# How to get snotel data for current month last year



## okieboater (Oct 19, 2004)

Any one know how to get last years snow depths for a specific site for this time last year?

I know how to find a specific snotel site, looking learn how to get last years data to compare

Any help is appreciated


----------



## F.A.A.C. Slim (Jan 14, 2010)

Red Mountain Pass for example: Site #713. Go to this link; go to HISTORICAL DATA and set for "Water Year" for any year 
Red Mountain Pass (713) - Site Information and Reports


----------



## F.A.A.C. Slim (Jan 14, 2010)

Sorry, it is VIEW HISTORIC...the green tab botton right ...cheers


----------



## Wadeinthewater (Mar 22, 2009)

okieboater said:


> Any one know how to get last years snow depths for a specific site for this time last year?

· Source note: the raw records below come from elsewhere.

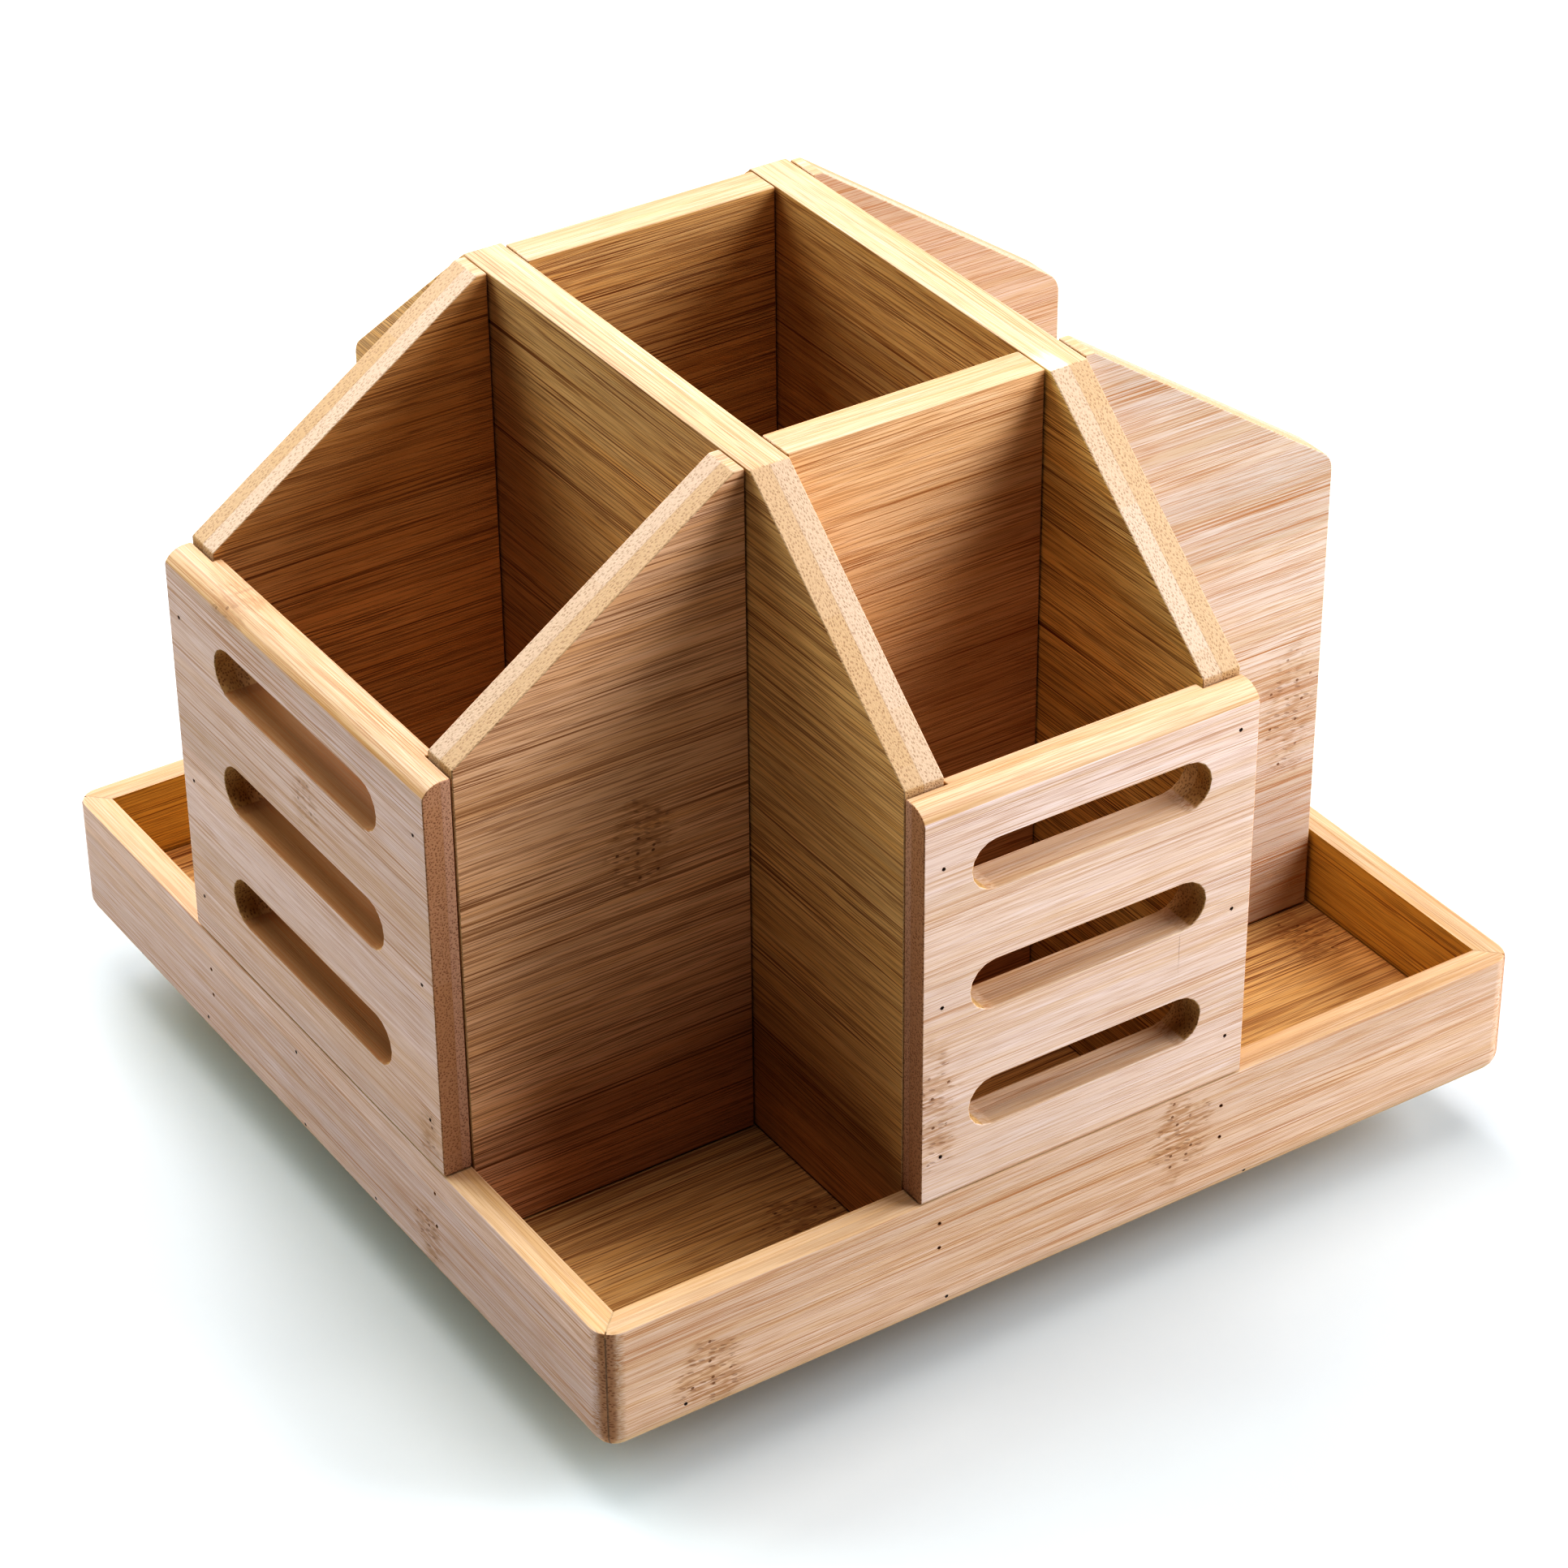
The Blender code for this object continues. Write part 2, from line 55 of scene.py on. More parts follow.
# Floor and lights
FLOOR_RADIUS, FLOOR_SHY = 0.9, 0.2 * MM
MIDDLE = Vector((0, 0, 0.08))  # what the lights face
LIGHT_DISTANCE = 1.1
# name, azimuth and elevation in degrees, width and height, power in watts, colour. Powers and colours
# were fitted until the boards' colours came near the photograph's, and rounded.
SOFTBOXES = (
    ("back", 92, 45, (0.7, 0.9), 8.4, (0.77, 0.80, 1.0)),
    ("overhead", 285, 87, (0.8, 0.8), 5.1, (0.93, 0.92, 1.0)),
    ("front_right", 323, 24, (0.7, 0.9), 15.0, (0.74, 0.82, 1.0)),
    ("back_left", 132, 33, (0.7, 0.9), 6.3, (0.76, 0.90, 1.0)),
)
BACKDROP, BACKDROP_LIGHT = 1.0, 0.01  # its strength as the camera sees it and as it lights the object

# Camera, solved from the corners of the tray and the rack: its azimuth from the front, elevation and
# roll in degrees, its place, and its lens and sensor in mm
CAMERA_TURN = (-32.926, 33.466, -0.577)
CAMERA_PLACE = Vector((-0.41186, -0.63949, 0.56549))
LENS, SENSOR = 108.66, 36


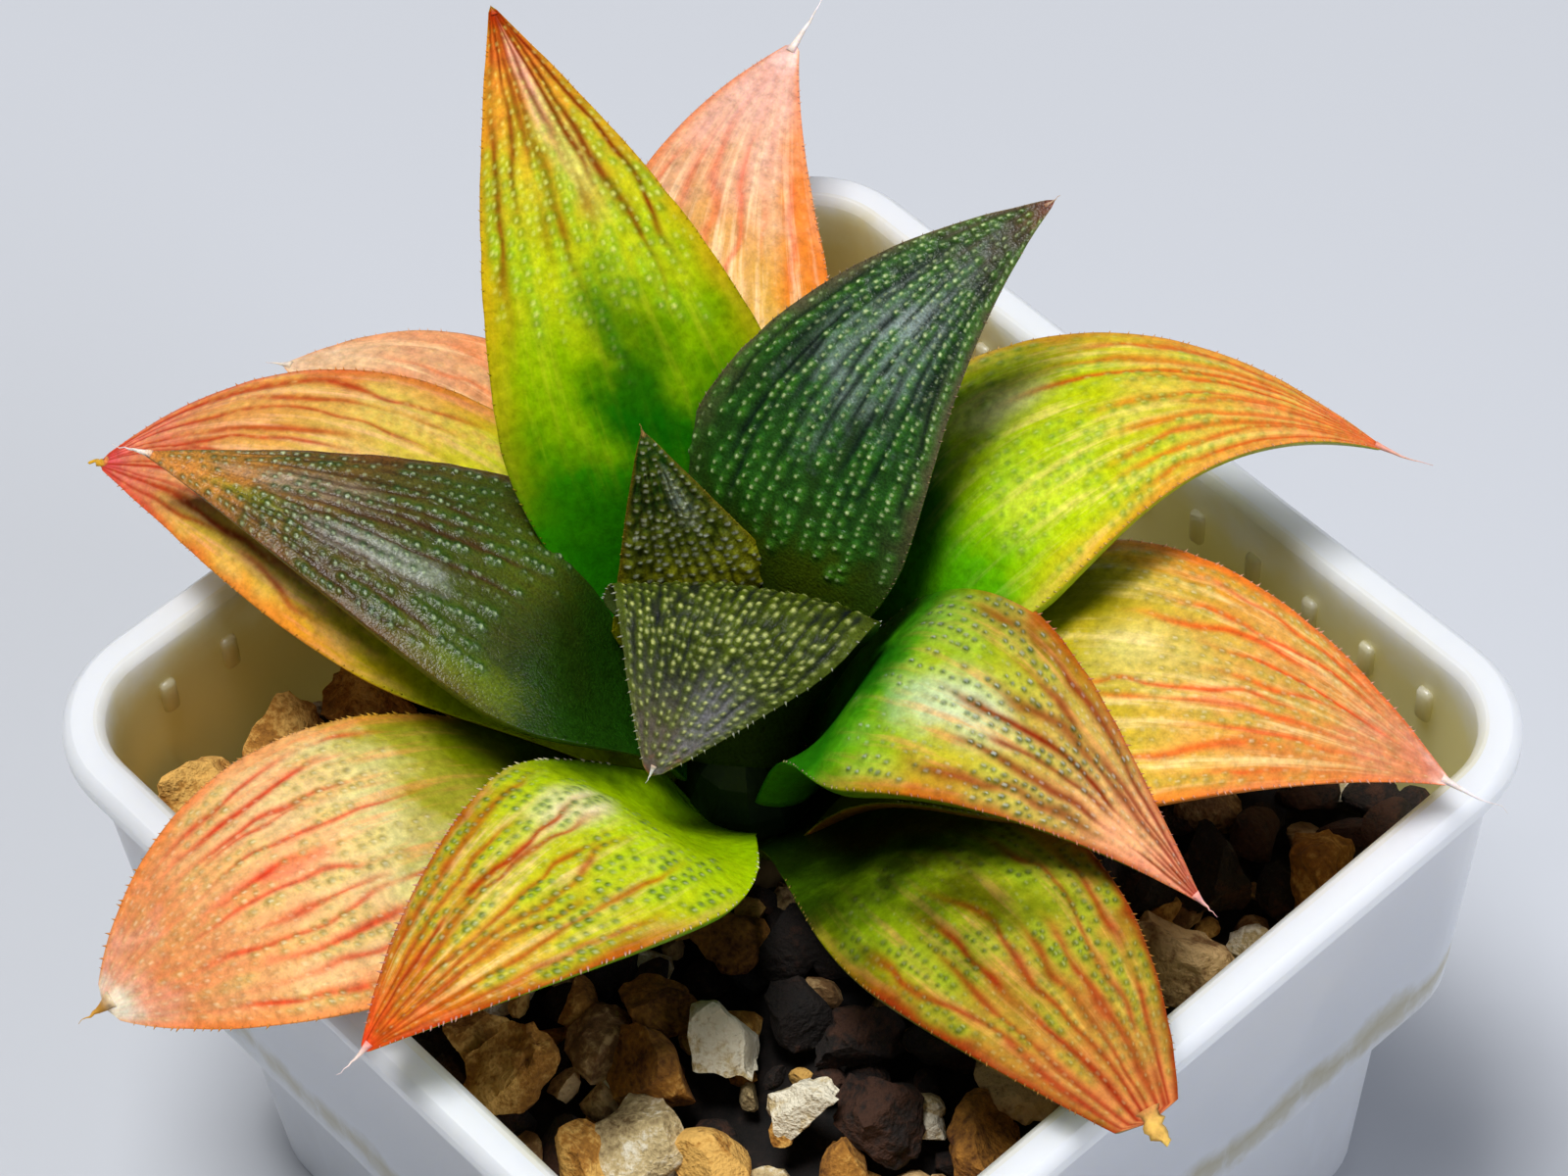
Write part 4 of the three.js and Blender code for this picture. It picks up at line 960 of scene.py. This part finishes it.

I just happened to be looking at some historic data earlier today.

Current or Historic Data


----------



## okieboater (Oct 19, 2004)

Thanks guys, a bunch

One of the neat things about this msg board is getting how to information.

Much appreciated


----------



## lmyers (Jun 10, 2008)

Here is the site to compare entire basins:

Colorado SNOTEL Watershed Time Series Snowpack Graphs | NRCS


----------



## okieboater (Oct 19, 2004)

lmyers

Thanks for adding information to my original question

I found by replacing CO in the link with other states ID, I could do more research

lots of good stuff for us boaters looking at basins and planning future float trips


----------



## carvedog (May 11, 2005)

Not sure if everyone knows about the new page for Snotel.

NRCS National Water and Climate Center | Mapper 1.1


----------